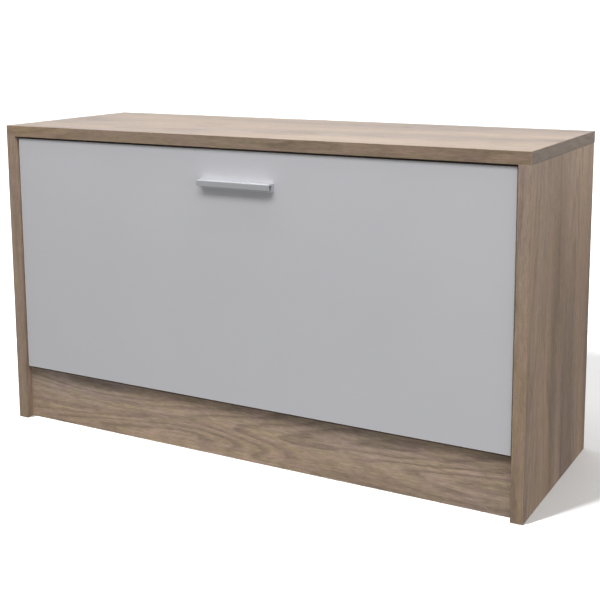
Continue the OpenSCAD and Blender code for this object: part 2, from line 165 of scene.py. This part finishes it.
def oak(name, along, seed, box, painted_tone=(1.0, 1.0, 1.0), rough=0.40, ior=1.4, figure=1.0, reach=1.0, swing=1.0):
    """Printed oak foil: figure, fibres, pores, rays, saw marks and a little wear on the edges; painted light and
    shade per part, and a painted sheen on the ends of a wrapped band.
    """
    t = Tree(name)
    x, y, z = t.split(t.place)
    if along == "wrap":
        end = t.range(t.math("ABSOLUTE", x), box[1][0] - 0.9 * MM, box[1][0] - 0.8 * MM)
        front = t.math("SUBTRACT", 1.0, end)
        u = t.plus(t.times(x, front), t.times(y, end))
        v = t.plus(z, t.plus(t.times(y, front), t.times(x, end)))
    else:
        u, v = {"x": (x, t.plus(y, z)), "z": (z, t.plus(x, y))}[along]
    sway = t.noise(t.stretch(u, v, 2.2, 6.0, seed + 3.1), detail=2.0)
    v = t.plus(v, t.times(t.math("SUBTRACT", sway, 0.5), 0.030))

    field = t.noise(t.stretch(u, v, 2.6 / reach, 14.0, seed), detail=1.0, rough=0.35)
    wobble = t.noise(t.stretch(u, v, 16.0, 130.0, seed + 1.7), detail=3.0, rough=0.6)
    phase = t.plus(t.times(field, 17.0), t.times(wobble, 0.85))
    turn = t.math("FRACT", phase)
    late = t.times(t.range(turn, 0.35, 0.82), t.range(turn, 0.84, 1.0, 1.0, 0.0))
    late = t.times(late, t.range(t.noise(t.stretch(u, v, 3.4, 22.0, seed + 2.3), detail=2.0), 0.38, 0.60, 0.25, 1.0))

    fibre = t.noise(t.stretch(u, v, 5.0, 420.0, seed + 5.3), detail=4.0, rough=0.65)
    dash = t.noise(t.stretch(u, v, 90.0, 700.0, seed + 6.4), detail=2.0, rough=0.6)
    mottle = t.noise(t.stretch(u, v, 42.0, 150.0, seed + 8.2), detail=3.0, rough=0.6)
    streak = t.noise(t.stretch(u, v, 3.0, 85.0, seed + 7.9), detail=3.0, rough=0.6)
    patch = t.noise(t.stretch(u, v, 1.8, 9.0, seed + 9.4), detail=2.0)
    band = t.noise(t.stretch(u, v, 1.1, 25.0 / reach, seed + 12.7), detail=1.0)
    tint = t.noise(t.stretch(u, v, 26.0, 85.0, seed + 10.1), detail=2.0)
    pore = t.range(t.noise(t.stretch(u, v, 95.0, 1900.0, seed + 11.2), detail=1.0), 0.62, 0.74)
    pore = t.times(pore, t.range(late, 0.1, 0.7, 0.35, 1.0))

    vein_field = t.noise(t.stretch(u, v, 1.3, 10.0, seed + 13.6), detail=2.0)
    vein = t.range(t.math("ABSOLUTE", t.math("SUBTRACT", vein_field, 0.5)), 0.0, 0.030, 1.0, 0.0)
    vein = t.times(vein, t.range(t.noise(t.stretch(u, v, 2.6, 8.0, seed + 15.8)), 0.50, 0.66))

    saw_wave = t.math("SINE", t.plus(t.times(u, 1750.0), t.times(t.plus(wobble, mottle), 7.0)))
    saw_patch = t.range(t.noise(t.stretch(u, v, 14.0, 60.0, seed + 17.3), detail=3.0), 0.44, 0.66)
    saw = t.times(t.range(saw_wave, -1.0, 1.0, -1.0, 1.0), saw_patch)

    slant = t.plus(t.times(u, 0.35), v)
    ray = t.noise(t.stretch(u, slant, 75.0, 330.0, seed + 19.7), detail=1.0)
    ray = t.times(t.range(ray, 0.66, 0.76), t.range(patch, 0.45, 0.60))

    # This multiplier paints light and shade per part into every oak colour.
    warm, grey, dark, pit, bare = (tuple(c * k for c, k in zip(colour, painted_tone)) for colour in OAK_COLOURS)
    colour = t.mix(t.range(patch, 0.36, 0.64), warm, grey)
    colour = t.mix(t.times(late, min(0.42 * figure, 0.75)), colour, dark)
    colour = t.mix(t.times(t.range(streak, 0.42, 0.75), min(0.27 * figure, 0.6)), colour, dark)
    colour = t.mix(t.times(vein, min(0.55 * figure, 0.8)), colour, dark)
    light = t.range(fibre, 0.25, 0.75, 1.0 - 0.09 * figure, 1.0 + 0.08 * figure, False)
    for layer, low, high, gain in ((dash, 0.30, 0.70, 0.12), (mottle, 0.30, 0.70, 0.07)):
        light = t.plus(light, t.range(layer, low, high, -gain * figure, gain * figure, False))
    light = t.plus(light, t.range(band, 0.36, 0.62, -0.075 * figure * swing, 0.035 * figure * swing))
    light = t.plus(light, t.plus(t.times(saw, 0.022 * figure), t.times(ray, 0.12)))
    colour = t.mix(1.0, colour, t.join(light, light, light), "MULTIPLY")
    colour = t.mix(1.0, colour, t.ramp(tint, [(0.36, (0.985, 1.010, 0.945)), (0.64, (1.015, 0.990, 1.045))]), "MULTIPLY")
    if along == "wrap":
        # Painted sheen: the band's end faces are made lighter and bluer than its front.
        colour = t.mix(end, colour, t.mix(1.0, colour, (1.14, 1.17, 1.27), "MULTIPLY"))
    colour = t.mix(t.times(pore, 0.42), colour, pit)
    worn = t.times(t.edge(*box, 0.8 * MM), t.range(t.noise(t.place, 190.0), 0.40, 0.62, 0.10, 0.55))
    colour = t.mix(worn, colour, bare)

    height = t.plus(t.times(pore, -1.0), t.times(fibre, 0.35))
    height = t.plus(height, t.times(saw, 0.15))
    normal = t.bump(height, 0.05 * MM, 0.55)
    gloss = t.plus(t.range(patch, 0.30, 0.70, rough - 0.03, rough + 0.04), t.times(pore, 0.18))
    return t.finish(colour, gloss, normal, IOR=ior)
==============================
◆ **DIRECTIONS FOR THIS TASK**
Restate the whole listing exactly.

◆ **SOLUTION TO THIS PROBLEM**
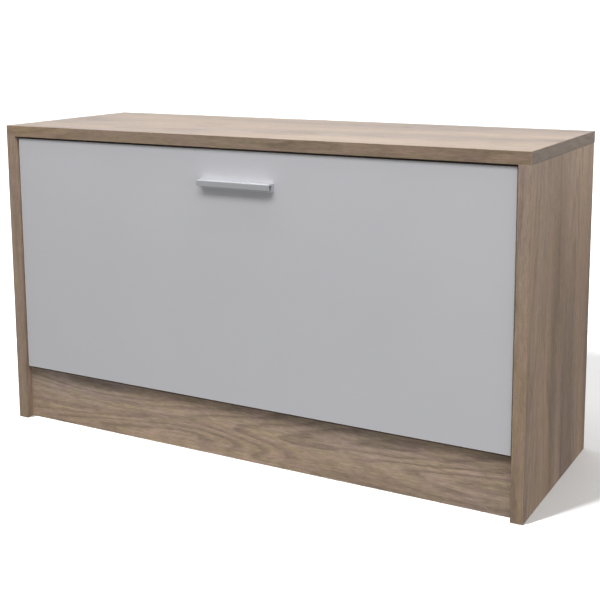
Continue the OpenSCAD and Blender code for this object: part 2, from line 165 of scene.py. This part finishes it.
def oak(name, along, seed, box, painted_tone=(1.0, 1.0, 1.0), rough=0.40, ior=1.4, figure=1.0, reach=1.0, swing=1.0):
    """Printed oak foil: figure, fibres, pores, rays, saw marks and a little wear on the edges; painted light and
    shade per part, and a painted sheen on the ends of a wrapped band.
    """
    t = Tree(name)
    x, y, z = t.split(t.place)
    if along == "wrap":
        end = t.range(t.math("ABSOLUTE", x), box[1][0] - 0.9 * MM, box[1][0] - 0.8 * MM)
        front = t.math("SUBTRACT", 1.0, end)
        u = t.plus(t.times(x, front), t.times(y, end))
        v = t.plus(z, t.plus(t.times(y, front), t.times(x, end)))
    else:
        u, v = {"x": (x, t.plus(y, z)), "z": (z, t.plus(x, y))}[along]
    sway = t.noise(t.stretch(u, v, 2.2, 6.0, seed + 3.1), detail=2.0)
    v = t.plus(v, t.times(t.math("SUBTRACT", sway, 0.5), 0.030))

    field = t.noise(t.stretch(u, v, 2.6 / reach, 14.0, seed), detail=1.0, rough=0.35)
    wobble = t.noise(t.stretch(u, v, 16.0, 130.0, seed + 1.7), detail=3.0, rough=0.6)
    phase = t.plus(t.times(field, 17.0), t.times(wobble, 0.85))
    turn = t.math("FRACT", phase)
    late = t.times(t.range(turn, 0.35, 0.82), t.range(turn, 0.84, 1.0, 1.0, 0.0))
    late = t.times(late, t.range(t.noise(t.stretch(u, v, 3.4, 22.0, seed + 2.3), detail=2.0), 0.38, 0.60, 0.25, 1.0))

    fibre = t.noise(t.stretch(u, v, 5.0, 420.0, seed + 5.3), detail=4.0, rough=0.65)
    dash = t.noise(t.stretch(u, v, 90.0, 700.0, seed + 6.4), detail=2.0, rough=0.6)
    mottle = t.noise(t.stretch(u, v, 42.0, 150.0, seed + 8.2), detail=3.0, rough=0.6)
    streak = t.noise(t.stretch(u, v, 3.0, 85.0, seed + 7.9), detail=3.0, rough=0.6)
    patch = t.noise(t.stretch(u, v, 1.8, 9.0, seed + 9.4), detail=2.0)
    band = t.noise(t.stretch(u, v, 1.1, 25.0 / reach, seed + 12.7), detail=1.0)
    tint = t.noise(t.stretch(u, v, 26.0, 85.0, seed + 10.1), detail=2.0)
    pore = t.range(t.noise(t.stretch(u, v, 95.0, 1900.0, seed + 11.2), detail=1.0), 0.62, 0.74)
    pore = t.times(pore, t.range(late, 0.1, 0.7, 0.35, 1.0))

    vein_field = t.noise(t.stretch(u, v, 1.3, 10.0, seed + 13.6), detail=2.0)
    vein = t.range(t.math("ABSOLUTE", t.math("SUBTRACT", vein_field, 0.5)), 0.0, 0.030, 1.0, 0.0)
    vein = t.times(vein, t.range(t.noise(t.stretch(u, v, 2.6, 8.0, seed + 15.8)), 0.50, 0.66))

    saw_wave = t.math("SINE", t.plus(t.times(u, 1750.0), t.times(t.plus(wobble, mottle), 7.0)))
    saw_patch = t.range(t.noise(t.stretch(u, v, 14.0, 60.0, seed + 17.3), detail=3.0), 0.44, 0.66)
    saw = t.times(t.range(saw_wave, -1.0, 1.0, -1.0, 1.0), saw_patch)

    slant = t.plus(t.times(u, 0.35), v)
    ray = t.noise(t.stretch(u, slant, 75.0, 330.0, seed + 19.7), detail=1.0)
    ray = t.times(t.range(ray, 0.66, 0.76), t.range(patch, 0.45, 0.60))

    # This multiplier paints light and shade per part into every oak colour.
    warm, grey, dark, pit, bare = (tuple(c * k for c, k in zip(colour, painted_tone)) for colour in OAK_COLOURS)
    colour = t.mix(t.range(patch, 0.36, 0.64), warm, grey)
    colour = t.mix(t.times(late, min(0.42 * figure, 0.75)), colour, dark)
    colour = t.mix(t.times(t.range(streak, 0.42, 0.75), min(0.27 * figure, 0.6)), colour, dark)
    colour = t.mix(t.times(vein, min(0.55 * figure, 0.8)), colour, dark)
    light = t.range(fibre, 0.25, 0.75, 1.0 - 0.09 * figure, 1.0 + 0.08 * figure, False)
    for layer, low, high, gain in ((dash, 0.30, 0.70, 0.12), (mottle, 0.30, 0.70, 0.07)):
        light = t.plus(light, t.range(layer, low, high, -gain * figure, gain * figure, False))
    light = t.plus(light, t.range(band, 0.36, 0.62, -0.075 * figure * swing, 0.035 * figure * swing))
    light = t.plus(light, t.plus(t.times(saw, 0.022 * figure), t.times(ray, 0.12)))
    colour = t.mix(1.0, colour, t.join(light, light, light), "MULTIPLY")
    colour = t.mix(1.0, colour, t.ramp(tint, [(0.36, (0.985, 1.010, 0.945)), (0.64, (1.015, 0.990, 1.045))]), "MULTIPLY")
    if along == "wrap":
        # Painted sheen: the band's end faces are made lighter and bluer than its front.
        colour = t.mix(end, colour, t.mix(1.0, colour, (1.14, 1.17, 1.27), "MULTIPLY"))
    colour = t.mix(t.times(pore, 0.42), colour, pit)
    worn = t.times(t.edge(*box, 0.8 * MM), t.range(t.noise(t.place, 190.0), 0.40, 0.62, 0.10, 0.55))
    colour = t.mix(worn, colour, bare)

    height = t.plus(t.times(pore, -1.0), t.times(fibre, 0.35))
    height = t.plus(height, t.times(saw, 0.15))
    normal = t.bump(height, 0.05 * MM, 0.55)
    gloss = t.plus(t.range(patch, 0.30, 0.70, rough - 0.03, rough + 0.04), t.times(pore, 0.18))
    return t.finish(colour, gloss, normal, IOR=ior)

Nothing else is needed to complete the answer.